Hello clanker
Thank you, work, for lending me a Dell Pro Max with GB10 to hack on. The Pro Max is effectively a twin for the NVIDIA DGX Spark, and it comes with:
- NVIDIA GB10 Blackwell GPU
- 128GB LPDDR5X unified memory
- 4TB PCIe SSD storage
# First impressions
# Hardware
- My Pro Max had already been setup by a teammate, so I had to go buy a cheap wired keyboard and mouse to connect before I could connect to Wifi.
- This thing is whisper quiet, even under LLM inference workloads, I barely hear the fan.

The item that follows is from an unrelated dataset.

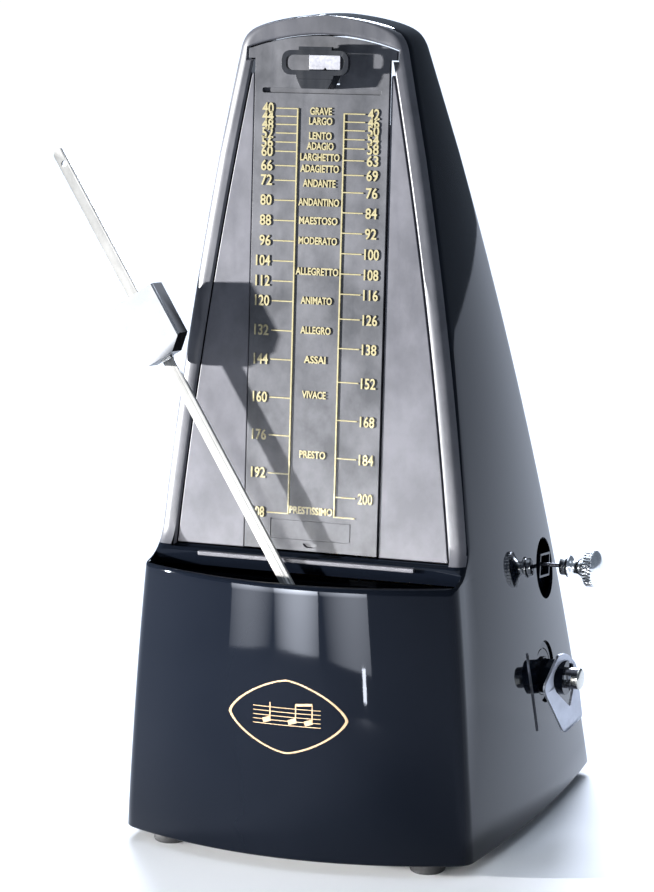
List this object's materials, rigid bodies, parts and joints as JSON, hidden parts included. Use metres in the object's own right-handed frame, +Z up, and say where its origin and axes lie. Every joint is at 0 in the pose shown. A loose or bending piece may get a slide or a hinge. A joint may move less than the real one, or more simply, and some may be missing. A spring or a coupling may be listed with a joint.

- It’s super portable (not that I plan on moving relocating it much), and has plug-and-play USB-C power and the usual trio of Wifi/Ethernet/Bluetooth connectivity.
# Software
- The Pro Max runs a custom “NVIDIA DGX OS” skin of Ubuntu. My work daily-driver OS is macOS and I normally interact with headless GPUs for day-to-day work. So I was pleasantly surprised at how nice desktop Linux is now! There’s no annoying animations, things respond quickly, there’s a good amount of tooling built-in to the distro…
- I first setup NVIDIA Sync, which is a nice wrapper over SSH that lets me connect to the Pro Max from my MacBook, over the local network. It integrates nicely with VSCode, so that’s quickly become my preferred way of working.
- I then setup Tailscale, and in literally under 10 minutes, I can now securely connect to the Pro Max from anywhere. Neatly, NVIDIA Sync just released an update that provides native Tailscale support. I hadn’t used Tailscale before, but it seems like a super slick way to get all the benefits of WireGuard, without any of the hassle.
- Setting up the usual battery of inference providers/wrappers: Open Web UI and Ollama was ok, but I hit some CUDA issues with vLLM and Transformers. I could resolve the PyTorch+CUDA toolchain dependencies with
venvs managed byuv, and careful choice of the required build. But vLLM required me to use the NVIDIA vLLM NGC Container, which seems to be NVIDIA’s suggested way to run stuff on the box.
# What’s next?
I’m really just dipping my toes in here, there’s so much to learn. I’m using it for a work project, but it’s really quite nice to be able to run a decently-sized model like GPT-OSS 120b with native MXFP4 weight support.